### DATA SEGMENT
────────────────────────────────────────

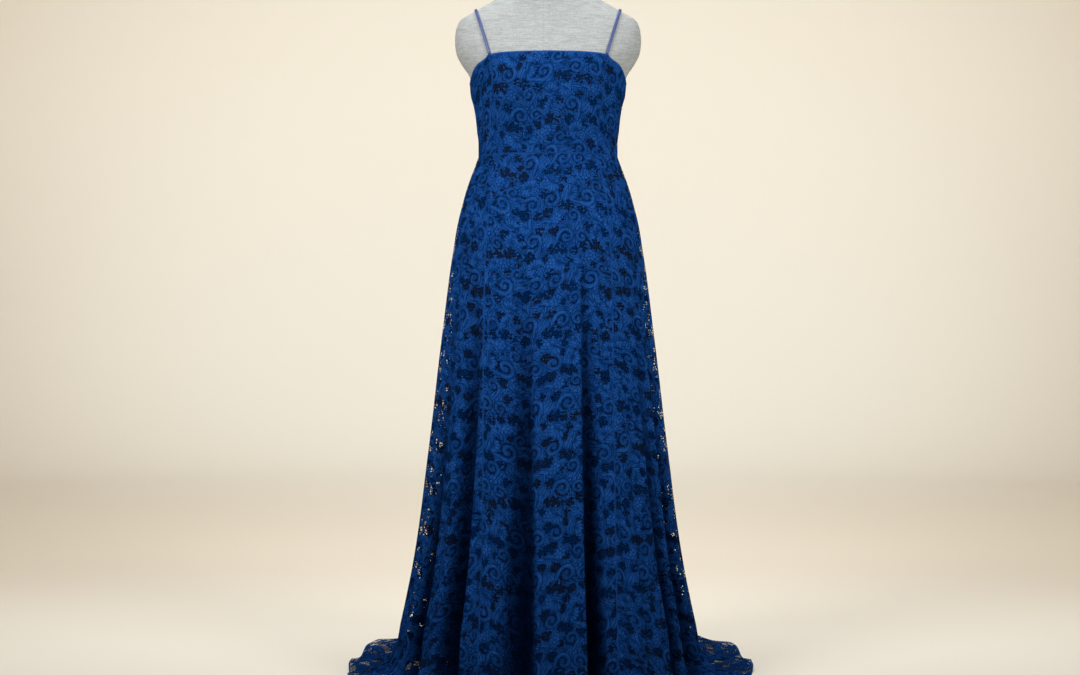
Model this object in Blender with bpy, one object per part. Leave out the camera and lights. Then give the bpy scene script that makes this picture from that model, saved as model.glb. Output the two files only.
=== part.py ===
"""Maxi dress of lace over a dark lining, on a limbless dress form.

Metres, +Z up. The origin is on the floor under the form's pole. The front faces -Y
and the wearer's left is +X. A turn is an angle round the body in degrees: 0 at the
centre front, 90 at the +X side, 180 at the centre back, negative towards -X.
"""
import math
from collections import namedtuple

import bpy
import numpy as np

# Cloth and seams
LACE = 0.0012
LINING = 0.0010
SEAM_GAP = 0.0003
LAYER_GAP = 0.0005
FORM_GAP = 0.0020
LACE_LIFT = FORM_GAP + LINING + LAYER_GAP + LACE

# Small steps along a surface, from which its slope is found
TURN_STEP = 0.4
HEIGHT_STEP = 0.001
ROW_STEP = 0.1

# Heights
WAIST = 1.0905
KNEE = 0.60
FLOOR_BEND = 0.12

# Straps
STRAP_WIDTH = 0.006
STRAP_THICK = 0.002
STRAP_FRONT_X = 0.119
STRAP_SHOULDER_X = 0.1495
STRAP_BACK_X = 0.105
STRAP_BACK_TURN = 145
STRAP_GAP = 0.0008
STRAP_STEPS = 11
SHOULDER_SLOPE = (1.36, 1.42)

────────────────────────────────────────

### TASK REQUIREMENTS
Return exactly, please, the lines of the material from the first one down to and including the line where "limbless dress form." appears.

### COMPLETE RESPONSE
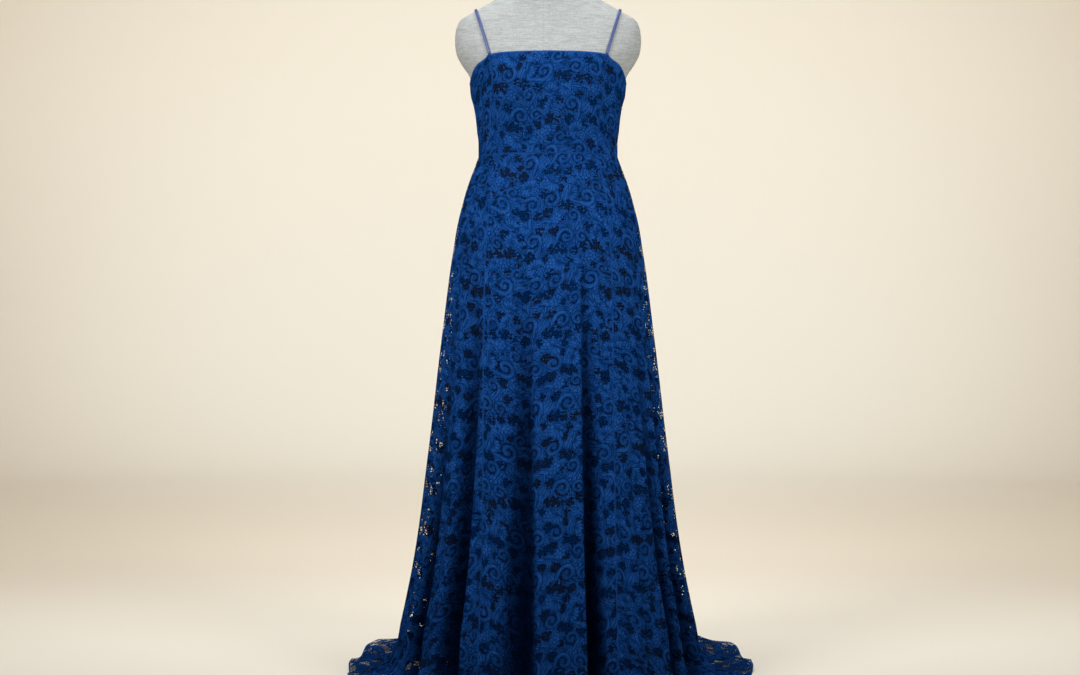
Model this object in Blender with bpy, one object per part. Leave out the camera and lights. Then give the bpy scene script that makes this picture from that model, saved as model.glb. Output the two files only.
=== part.py ===
"""Maxi dress of lace over a dark lining, on a limbless dress form.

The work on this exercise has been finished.